When it comes to investing in physical property there are a huge number of factors you should take into consideration – everything from how a property is going to fit in with your personal financial situation from a tax and cash flow perspective to the macro-economic and political factors that may influence property prices.
All of these factors are important, and need to be considered, but today I want to discuss one factor in particular. Something I believe creates long lasting value in a property. Before I jump into it, you first need to understand the breakdown of how a property is valued.
When you buy a property you can essentially split the value of that property into two parts; the value of the land and the value of the house that sits on the land. From an investment perspective, it is the land that is important.
Over time, the land appreciates in value. The house on the other hand, will depreciate. That is why I always encourage people to try to buy a property that holds most of its value in the land and not the house. Buying a new house is a bit like buying a brand-new car – the depreciation will eat into your wealth over time. This is also why I would never buy an apartment because essentially you are only buying some nicely arranged bricks.
So now that we understand that the land is the valuable part of a property, how do you ensure you buy the right piece of land? The answer is simple – scarcity.
For me, scarcity is potentially the most important factor to consider when buying a house as scarcity creates value. If you think about it, this rule applies to many asset classes.
Take gold for example, a chunk of gold is fairly useless to the average person but everyone wants it. Why? Because of the value it holds! The only reason that gold holds value is because it is rare. If everyone could dig in their back yard and find a chunk of gold then it would no longer hold value as it would have lost its scarcity.
Going back to property, and more specifically land, scarcity in the location of your property will be a key driver of your property value over time. The key drivers of scarcity in property that I look for include:
- Distant to the central business district (CBD);
- Distance to natural resources such as the ocean or river;
- Distance to infrastructures such as schools, parks, highways, etc.

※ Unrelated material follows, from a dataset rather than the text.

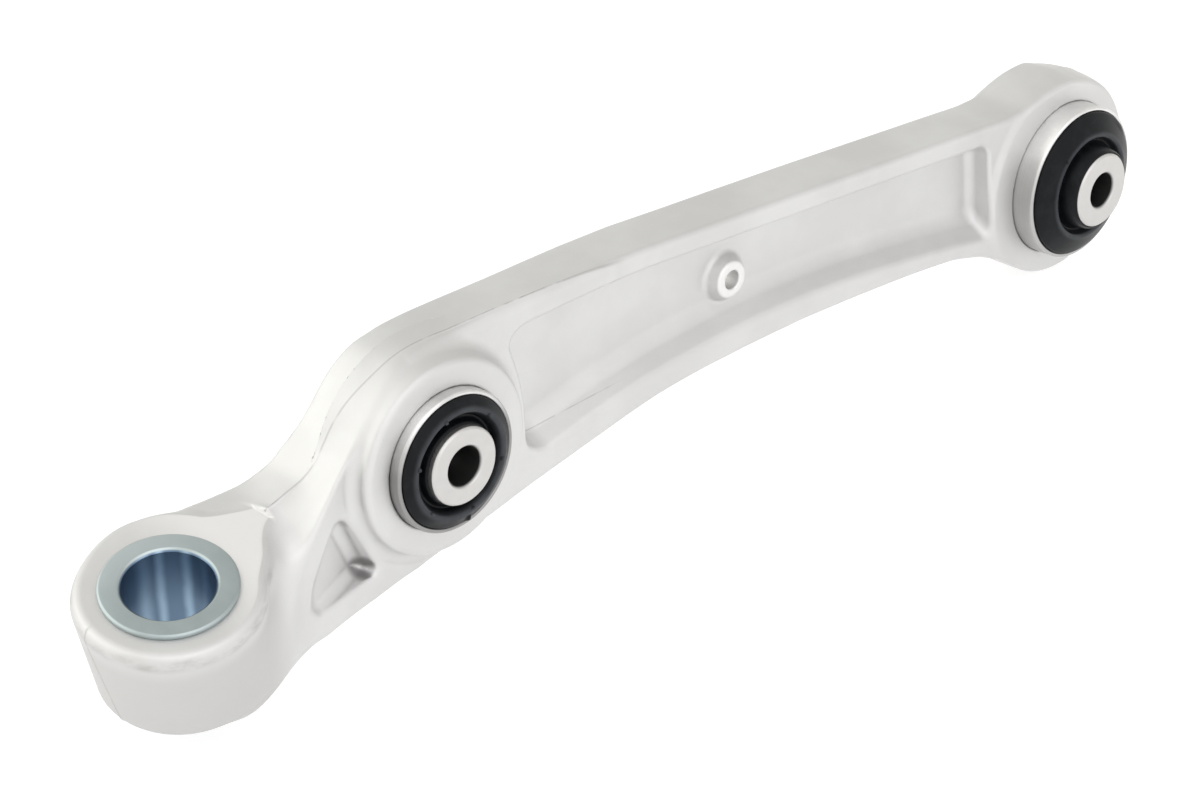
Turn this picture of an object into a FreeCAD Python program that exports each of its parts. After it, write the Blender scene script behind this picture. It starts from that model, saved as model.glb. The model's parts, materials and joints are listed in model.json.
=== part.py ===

All of these areas are highly sought after and have limited space available. If you can find a property that ticks multiple boxes, you are onto a real winner! Let me give you an example.
Here in Perth, our most expensive suburb is Dalkeith with a median house price of $2.29 million. If we look at where Dalkeith is on the map, its bang on the river, a stone throw from the ocean and a short drive to the CBD – tick, tick, tick!
If the property market goes through a downturn, these scarce properties will still feel the impact of that downturn but to a lesser extent. There will always be some level of demand for these rare properties from both a buying and renting perspective.
On the other hand, if you purchase a house in a remote location then the land is not scarce – there is plenty of it available. Let’s take Byford for example which is another local Perth suburb. Byford is essentially in the middle of nowhere. If we compare the trend of the median house price between Byford and Dalkeith over the last few years, you can see a notable difference.
Now obviously these charts are not gospel as there can be many factors impacting the median sales price such as reducing block sizes. However, in my opinion, the key problem with Byford is that new subdivided blocks of land are getting released regularly because there is so much land available out there.
Now obviously scarcity is a great thing to have but you also have to work within your budget. Most people can’t afford to buy in suburbs like Dalkeith but you can apply these same principals within your means.
When I purchased my first house, I understood the value of scarcity so I drew a circle of all the houses within 15 kilometers from the CBD. I then eliminated all the suburbs that didn’t fit into my price bracket and was left with a list of suburbs that I could afford to buy in. Of those suburbs left, I added on my second level of filters which included things like local infrastructure, proximity to family and friends, etc.
My first home was not my ideal house, but it did fit my requirements at the time and because it ticks the scarcity box (somewhat) I intend to keep this house for the long-term as I believe the land will appreciate in value.
When I purchased my second house, I went through the same requirements but this time my budget was bigger so I was able to get close to both the CBD and the beach.
So, when you are buying a property just keep in mind that it is the land that is valuable and the location of that land will be a key driver of the property’s value. Having a nice house on the land is a luxury and, if you can afford that luxury, then great! But from an investment perspective, you should always prioritise land over house.